[Stated problem]
The exercise asks for every line of the data to be reproduced exactly.

[Supplied material]
● ● ● ● ●
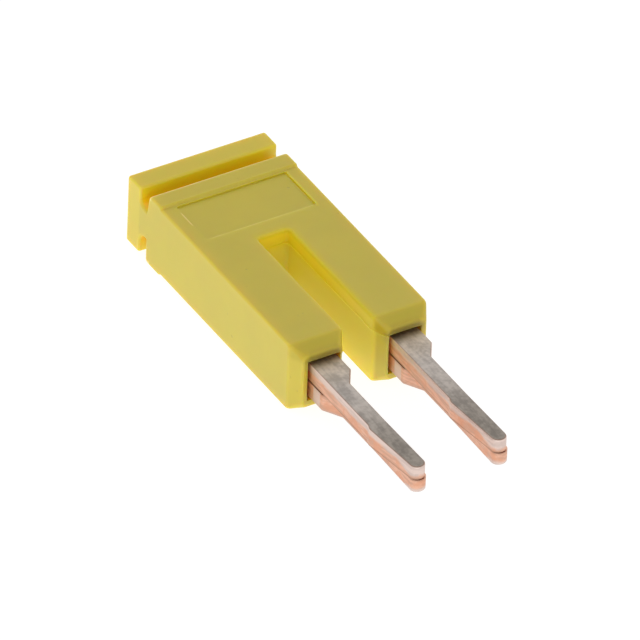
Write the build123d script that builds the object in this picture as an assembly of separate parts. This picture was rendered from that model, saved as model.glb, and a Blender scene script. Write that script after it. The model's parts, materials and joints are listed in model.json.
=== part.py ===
from build123d import *
import os

# Two-pole shorting bar for rail-mounted terminal blocks, in millimetres.
# +X runs from pole to pole, +Y from the prong tips to the head bar, +Z from the back to the front.
# The origin is at the middle of the footprint, on the plane that the part lies on.

# Poles
pole_pitch = 5.1
pole_count = 2

# Contact comb: a flat stamping, used twice, the second time turned over
strip_thickness = 1.09
seam_gap = 0.08
crossbar_height = 4.35
crotch_radius = 0.5
root_width = 1.76
bare_root_length = 1.35
root_step_length = 1.1
root_step_radius = 0.12
leaf_offset = 0.2
leaf_length = 3.65
leaf_heel_radius = 0.25
swell = 0.1
swell_length = 0.35
swell_radius = 0.3
tip_length = 4.26
tip_width = 0.9
tip_corner_radius = 0.44
tip_thinning = 0.27
stamped_edge_radius = 0.1

# Insulating body: walls round the combs
fit_clearance = 0.03
cover_wall = 1.03
outer_wall = 0.87
slot_wall = 0.66
crown_wall = 0.87
web_wall = 0.93
slot_length = 9.97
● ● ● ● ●
[Problem solution]
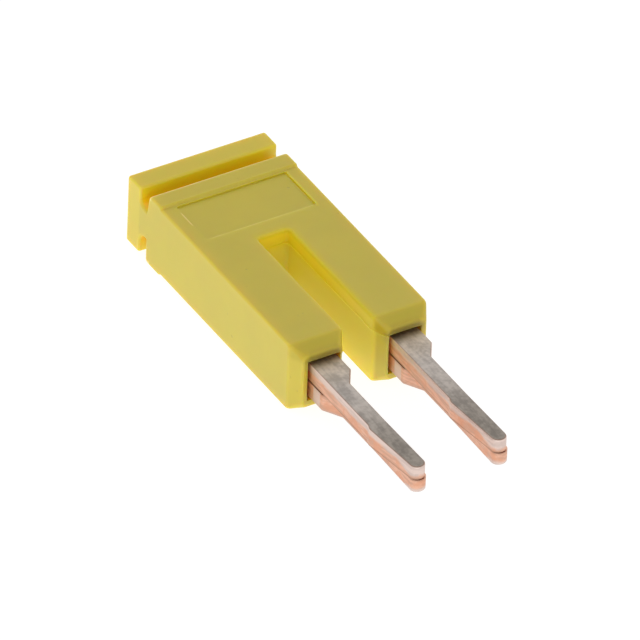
Write the build123d script that builds the object in this picture as an assembly of separate parts. This picture was rendered from that model, saved as model.glb, and a Blender scene script. Write that script after it. The model's parts, materials and joints are listed in model.json.
=== part.py ===
from build123d import *
import os

# Two-pole shorting bar for rail-mounted terminal blocks, in millimetres.
# +X runs from pole to pole, +Y from the prong tips to the head bar, +Z from the back to the front.
# The origin is at the middle of the footprint, on the plane that the part lies on.

# Poles
pole_pitch = 5.1
pole_count = 2

# Contact comb: a flat stamping, used twice, the second time turned over
strip_thickness = 1.09
seam_gap = 0.08
crossbar_height = 4.35
crotch_radius = 0.5
root_width = 1.76
bare_root_length = 1.35
root_step_length = 1.1
root_step_radius = 0.12
leaf_offset = 0.2
leaf_length = 3.65
leaf_heel_radius = 0.25
swell = 0.1
swell_length = 0.35
swell_radius = 0.3
tip_length = 4.26
tip_width = 0.9
tip_corner_radius = 0.44
tip_thinning = 0.27
stamped_edge_radius = 0.1

# Insulating body: walls round the combs
fit_clearance = 0.03
cover_wall = 1.03
outer_wall = 0.87
slot_wall = 0.66
crown_wall = 0.87
web_wall = 0.93
slot_length = 9.97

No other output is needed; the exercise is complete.